▸ Set problem
Sort through the data and copy the lines holding the word "from".

▸ Dataset excerpt
^^^^^^^^

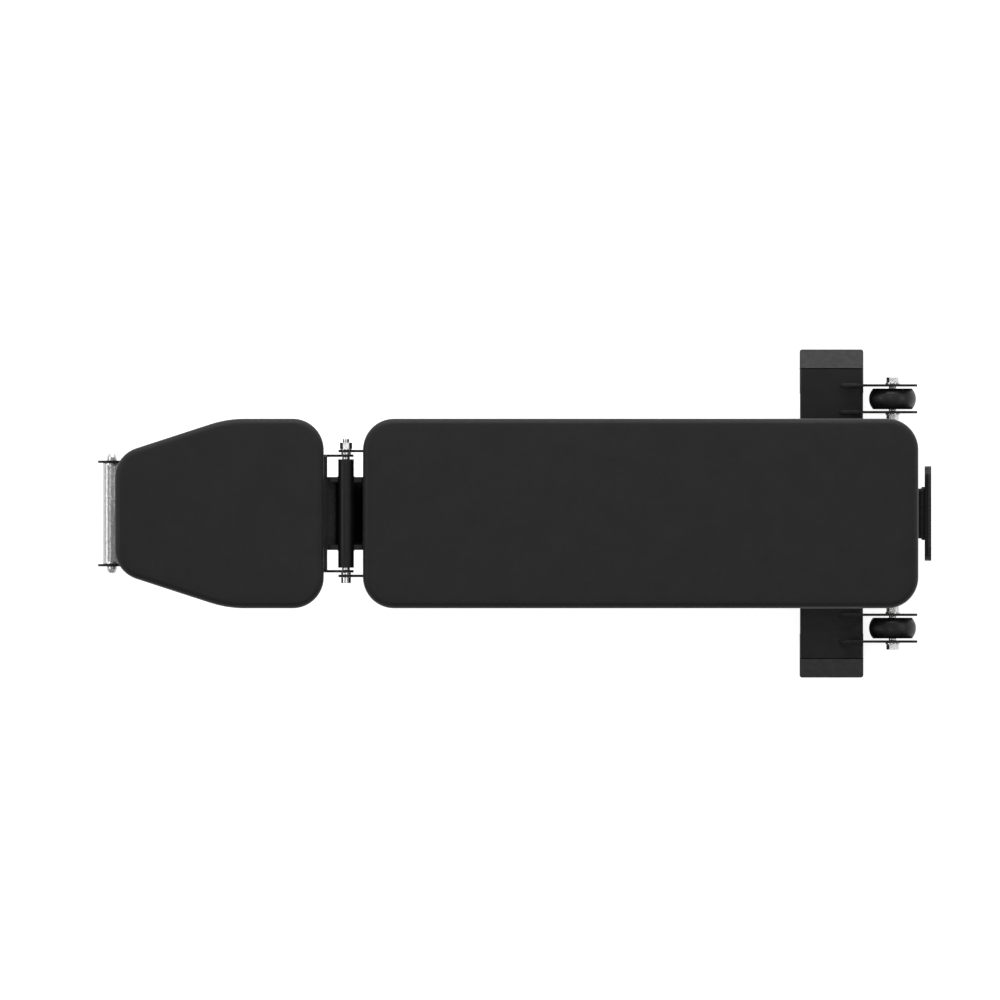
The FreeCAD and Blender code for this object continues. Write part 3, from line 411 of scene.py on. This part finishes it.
def cover_profile(height):
    """(inset, height) from the fold on the underside, up the side, to the top."""
    points = [(FOLD, FOLD_INSIDE), (FOLD, FOLD_EDGE / 2), (FOLD - FOLD_EDGE, -FOLD_EDGE)]
    points += [(FOLD * 0.7, -FOLD_SAG), (FOLD * 0.35, -DROP)]
    points += list(arc((FOOT, FOOT - DROP), FOOT, 270, 180, 4))
    low, high = points[-1][1], height - RIM
    for share in (0.1, 0.25, 0.4, 0.55, 0.7, 0.85):
        inset = WAIST * math.sin(math.pi * share) ** 2
        points.append((inset, low + (high - low) * share))
    points += list(arc((RIM, high), RIM, 180, 90, 7))
    return points


def pad_mesh(node, height, profile, crown, shrink=0.0, pleats=0.0):
    """A closed pad lofted round the CAD outline, with a crowned top.

    Each pair of the profile is an inset from the outline and a height over the node's
    underside. Pleats tuck the side in where the outline turns, most near the underside.
    """
    low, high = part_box(node)
    points = pad_outline(node)
    normals, turning = outline_facts(points)
    count = len(points)
    half = (high.y - low.y) / 2
    spine_start, spine_end = low.x + half * SPINE_INSET, high.x - half
    rings = []
    for inset, level in profile:
        ring = []
        for i, (point, normal) in enumerate(zip(points, normals)):
            wave = 0.5 + 0.5 * math.sin(i * OUTLINE_STEP / PLEAT_PITCH * math.pi)
            slack = (1 - min(max(level / height, 0), 1)) ** 2 if level > 0 else 0
            tuck = pleats * wave * turning[i] * slack
            spot = point - normal * (inset + shrink + tuck)
            ring.append(Vector((spot.x, spot.y, low.z + level)))
        rings.append(ring)
    top_rim = rings[-1]
    middles = [Vector((min(max(p.x, spine_start), spine_end), 0, p.z)) for p in top_rim]
    for step in range(1, TOP_RINGS + 1):
        share = step / TOP_RINGS
        rise = crown * (1 - (1 - share) ** 2)
        ring = []
        for point, middle in zip(top_rim, middles):
            spot = point.lerp(middle, share * MIDDLE_SHARE)
            ripple = noise.noise(spot * RIPPLE_SCALE) * RIPPLE_HEIGHT * min(1, share * 3)
            ring.append(spot + Vector((0, 0, rise + ripple)))
        rings.append(ring)
    # The underside closes on a smaller ring and one face, hidden by the fold or the board.
    floor_ring = [
        Vector((p.x * 0.4 + middle.x * 0.6, p.y * 0.4, p.z))
        for p, middle in zip(rings[0], middles)
    ]
    rings.insert(0, floor_ring)
    vertices = [spot for ring in rings for spot in ring]
    faces = ring_faces(len(rings), count)
    faces.append(tuple(range(count)))
    # The top closes across the middle line, with a triangle at each end.
    last = (len(rings) - 1) * count
    far = last + count // 2
    faces += [
        (last + i, last + i + 1, last + count - i - 1, last + (count - i) % count)
        for i in range(1, count // 2 - 1)
    ]
    faces.append((last, last + 1, last + count - 1))
    faces.append((far - 1, far, far + 1))
    return vertices, faces


def cushion(name, body):
    """The sewn vinyl of one pad, folded under its board."""
    node = f"{name}_cover"
    low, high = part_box(node)
    height = high.z - low.z
    shape = pad_mesh(node, height, cover_profile(height), CROWN, pleats=PLEAT_DEPTH)
    piece = add_piece(f"{name}_cushion", body, "vinyl", *shape)
    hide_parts(node)


def foam_block(name, body):
    """The foam under the vinyl, a plain moulded block with a rounded top edge."""
    node = f"{name}_foam"
    low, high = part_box(node)
    height = high.z - low.z
    profile = [(0, 0), (0, height * 0.3), (0, height * 0.6)]
    profile += list(arc((FOAM_RIM, height - FOAM_RIM), FOAM_RIM, 180, 90, 5))
    shape = pad_mesh(node, height, profile, FOAM_CROWN, shrink=FOAM_GAP)
    piece = add_piece(f"{name}_foam_block", body, "foam", *shape)
    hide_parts(node)


def staples(name, body):
    """The staples that hold the folded vinyl to the board's underside."""
    points = pad_outline(f"{name}_cover")
    normals, _ = outline_facts(points)
    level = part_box(f"{name}_cover")[0].z
    parts = []
    box_faces = [
        (0, 1, 3, 2), (4, 6, 7, 5), (0, 4, 5, 1), (2, 3, 7, 6), (0, 2, 6, 4), (1, 5, 7, 3)
    ]
    for i in range(STAPLE_EVERY // 2, len(points), STAPLE_EVERY):
        middle = points[i] - normals[i] * STAPLE_INSET
        along = Vector((-normals[i].y, normals[i].x))
        corners = []
        for a, b, c in itertools.product((-1, 1), (-1, 1), (0, 1)):
            flat = middle + along * a * STAPLE_HALF.x + normals[i] * b * STAPLE_HALF.y
            below = level - STAPLE_TOP - c * STAPLE_HEIGHT
            corners.append(Vector((flat.x, flat.y, below)))
        parts.append((corners, box_faces))
    add_piece(f"{name}_staples", body, "zinc", *merge(parts), smooth=False)


for pad in ("seat", "back"):
    cushion(pad, pad)
    foam_block(pad, pad)
    staples(pad, pad)


# ---------------------------------------------------------------------------------------
# Knurled handle

KNURL_PITCH = 2.4 * MM
KNURL_DEPTH = 0.24 * MM
PLAIN_END = 4 * MM
BAR_WALL = 2.5 * MM
BAR_CHAMFER = 0.6 * MM
# Points round the bar for each groove of the knurl.
KNURL_POINTS = 4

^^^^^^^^

▸ Solution to the exercise
The FreeCAD and Blender code for this object continues. Write part 3, from line 411 of scene.py on. This part finishes it.
    """(inset, height) from the fold on the underside, up the side, to the top."""
    Each pair of the profile is an inset from the outline and a height over the node's